The study, led by epidemiologist Amanda Palmer of the Hollings Cancer Center at the Medical University of South Carolina, is among the first to measure how widely the nicotine pouches are being used.
Results were published in the peer-reviewed journal JAMA Network Open.
Researchers analysed answers from almost 23,000 participants in the 2022-23 Population Assessment of Tobacco and Health Survey, a long running US project that began tracking tobacco use in 2013.
Wave 7, the most recent release, was the first to ask about nicotine pouches.
Although overall uptake was “modest,” fewer than 1% of teenagers and 3.34% of adults reported ever trying the product.
Palmer said the numbers reveal clear demographic patterns.
“The highest odds of use were among late-adolescent and young-adult males who had already tried or were still using cigarettes, e-cigarettes, or smokeless tobacco,” said Palmer.
“That baseline will help us understand where this market may head next.”
Oral nicotine pouches look like tiny tea bags filled with a crystalline nicotine-salt powder rather than shredded tobacco leaf.
Users slip the pouch between gum and lip, absorbing the drug through the mouth’s lining in a way similar to Swedish snus.
Because they contain no leaf, they are not covered by Canada’s Tobacco and Vaping Products Act.
Only one brand, Zonnic, is licenced for sale in Canada, and federal regulations require pharmacies to keep the menthol, mint, and unflavoured varieties behind the counter.
Public health experts see the pouches as a double-edged sword.
On one hand, the study notes that many users are current or former smokers. That could make the product a lower-risk alternative to combustible cigarettes and even to some e-cigarettes, which heat liquid nicotine and produce aerosols that can irritate the lungs.
“From what we know right now, the nicotine pouches are pretty safe. And they might even be safer than e-cigarettes,” said Palmer.
“If people who smoke switched to something like a nicotine pouch, that would be a win for public health.”
On the other hand, the team warns that flavoured versions could entice teenagers who have never smoked.
Like vaping devices before them, pouches deliver nicotine, an addictive drug linked to mood disorders, financial strain, and long-term dependence.
Because the products are so new, scientists lack data on chronic use. Palmer’s group plans to follow PATH respondents to see whether early adopters keep using pouches, move back to cigarettes, or quit nicotine altogether.
Palmer says that surveillance is crucial.
“Public health did a great job informing people that smoking is extremely harmful,” said Palmer.

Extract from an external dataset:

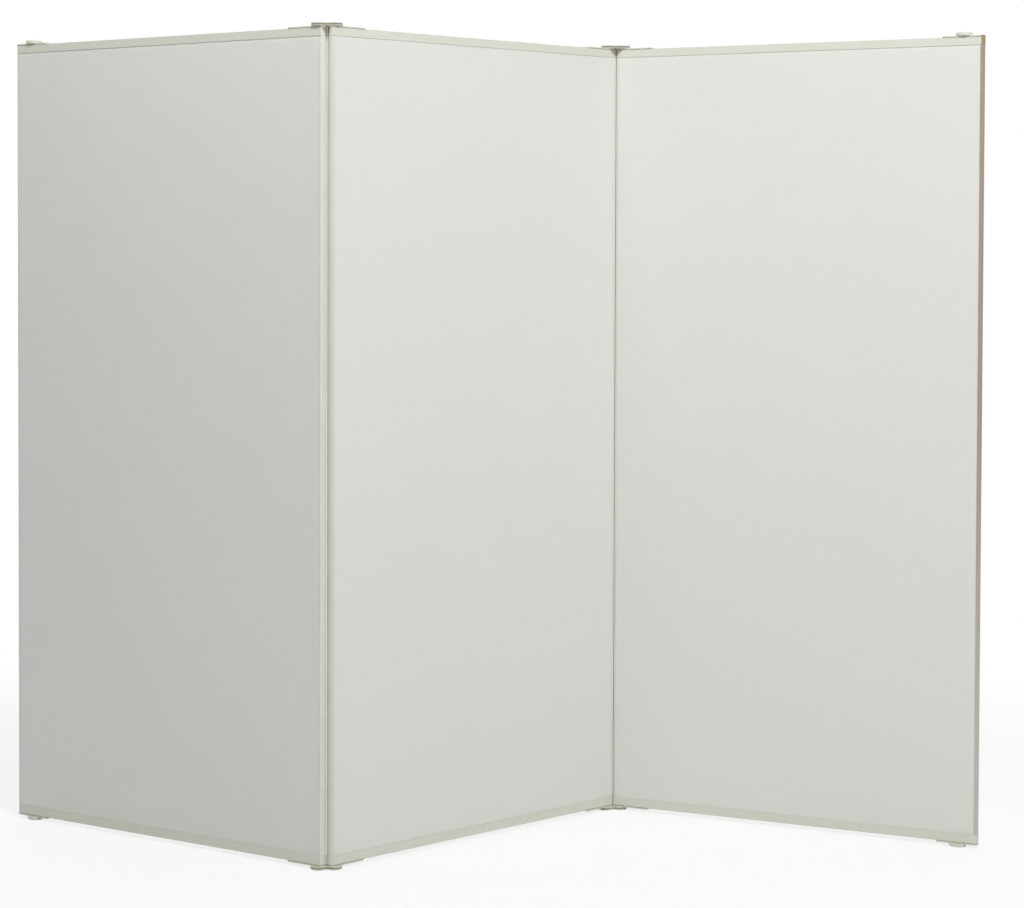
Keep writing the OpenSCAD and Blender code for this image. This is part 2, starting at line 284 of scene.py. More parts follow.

“But quitting is hard, and people are looking for alternatives. We have to balance giving smokers off-ramps while preventing a new generation from becoming dependent.”
For now, the researchers say, the market remains small. Yet the rapid growth of e-cigarettes in the past decade suggests the trajectory can change quickly for nicotine pouches.
“These numbers may look modest today,” said Palmer.
“They looked the same for e-cigarettes not that long ago.”